Uldis Potapovs, J. Russell Hawthorne, Charles Z. Serpan, Jr.
Nuclear Technology | Volume 5 | Number 6 | December 1968 | Pages 389-409
Technical Paper and Note | doi.org/10.13182/NT68-A27965
Articles are hosted by Taylor and Francis Online.
Embrittlement of the Army SM-1A reactor pressure vessel, as modified by the recently completed in-place anneal, was assessed, and an analysis made of its reembrittlement behavior with subsequent radiation service. Experimental results from a surveillance program covering one complete irradiation and annealing cycle are presented, together with a summary of experimental information on the annealing response of the vessel steel (A350-LF1, Modified) from accelerated irradiation programs. These data indicate a 0°F maximum pressure vessel wall Charpy- V 30-ft-lb transition temperature after the in-place anneal vs a −80°F preservice transition temperature (based on the notch ductility properties of a duplicate ring forging).
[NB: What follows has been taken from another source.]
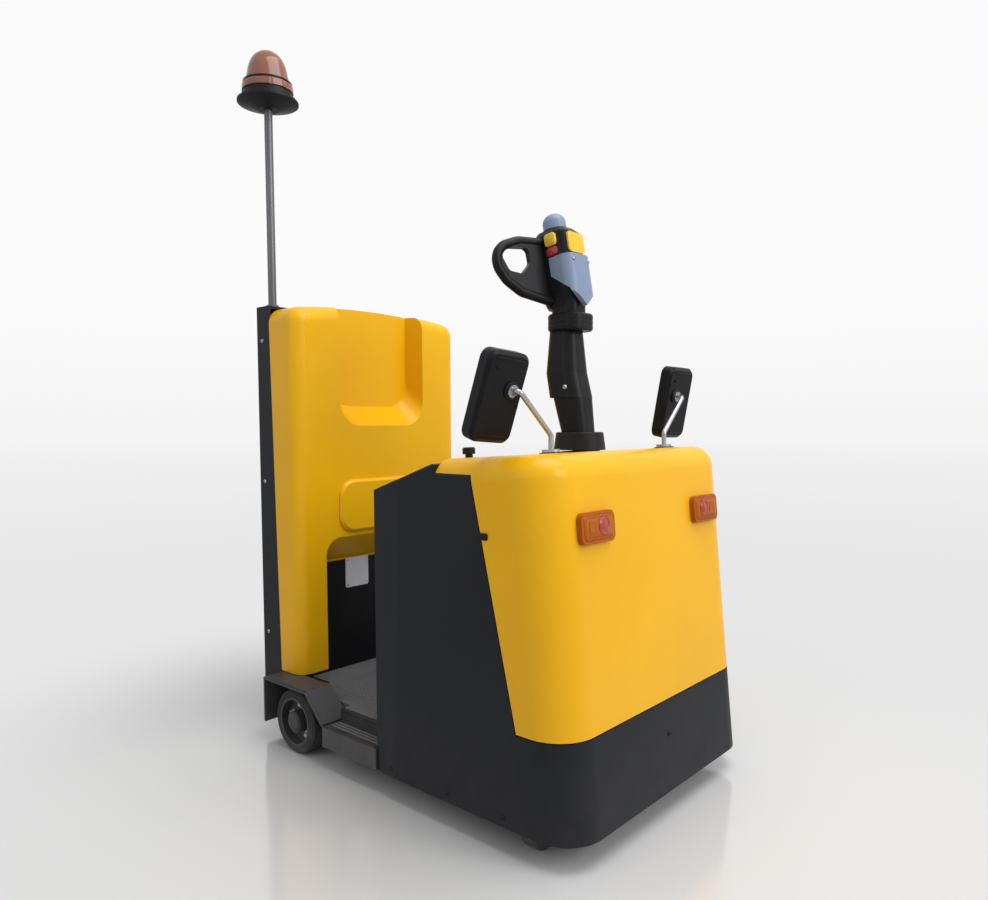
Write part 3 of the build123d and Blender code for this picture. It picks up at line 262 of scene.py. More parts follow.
def finish_material(
        name, tone, second_tone, roughness, metallic=0.0, grain_scale=300.0, grain_depth=0.0002,
        grain_spread=0.06, dust=0.0, dust_top=0.3, drift_scale=3.0, coat=0.0, specular=0.5, scuffs=0.0):
    """Finish with drifting tone, grain, scratches and floor dust."""
    material = bpy.data.materials.new(name)
    material.use_nodes = True
    tree = material.node_tree
    shader = tree.nodes["Principled BSDF"]
    place = tree.nodes.new("ShaderNodeTexCoord")
    drift = tree.nodes.new("ShaderNodeGroup")
    drift.node_tree = DRIFT
    drift.inputs["Scale"].default_value = drift_scale
    drift.inputs["First"].default_value = (*tone, 1)
    drift.inputs["Second"].default_value = (*second_tone, 1)
    dusty = tree.nodes.new("ShaderNodeGroup")
    dusty.node_tree = DUST
    dusty.inputs["Top"].default_value = dust_top
    dusty.inputs["Amount"].default_value = dust
    grain = tree.nodes.new("ShaderNodeGroup")
    grain.node_tree = GRAIN
    grain.inputs["Scale"].default_value = grain_scale
    grain.inputs["Roughness"].default_value = roughness
    grain.inputs["Spread"].default_value = grain_spread
    marks = tree.nodes.new("ShaderNodeGroup")
    marks.node_tree = SCUFFS
    marks.inputs["Amount"].default_value = scuffs
    bump = tree.nodes.new("ShaderNodeBump")
    bump.inputs["Strength"].default_value = 0.5
    bump.inputs["Distance"].default_value = grain_depth
    link = tree.links.new
    for group in (drift, dusty, grain, marks):
        link(place.outputs["Object"], group.inputs["Place"])
    link(drift.outputs["Color"], marks.inputs["Color"])
    link(marks.outputs["Color"], dusty.inputs["Color"])
    link(dusty.outputs["Color"], shader.inputs["Base Color"])
    link(grain.outputs["Roughness"], shader.inputs["Roughness"])
    link(grain.outputs["Height"], bump.inputs["Height"])
    link(bump.outputs["Normal"], shader.inputs["Normal"])
    shader.inputs["Metallic"].default_value = metallic
    shader.inputs["Coat Weight"].default_value = coat
    shader.inputs["Coat Roughness"].default_value = 0.08
    shader.inputs["Specular IOR Level"].default_value = specular
    return material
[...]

The maximum Charpy- V 30-ft-lb transition temperature of the pressure vessel before the annealing operation was estimated at 190° F. A projection of postanneal pressure vessel lifetime in terms of neutron fluence >0.5 MeV was derived from spectra calculations and the experimentally predicted reirradiation response of the pressure vessel steel. The maximum permissible vessel wall fluence is estimated at 5.5 × 1019 n/cm2 (>0.5 MeV). This is comparable to-124.7 MW-y of reactor operation.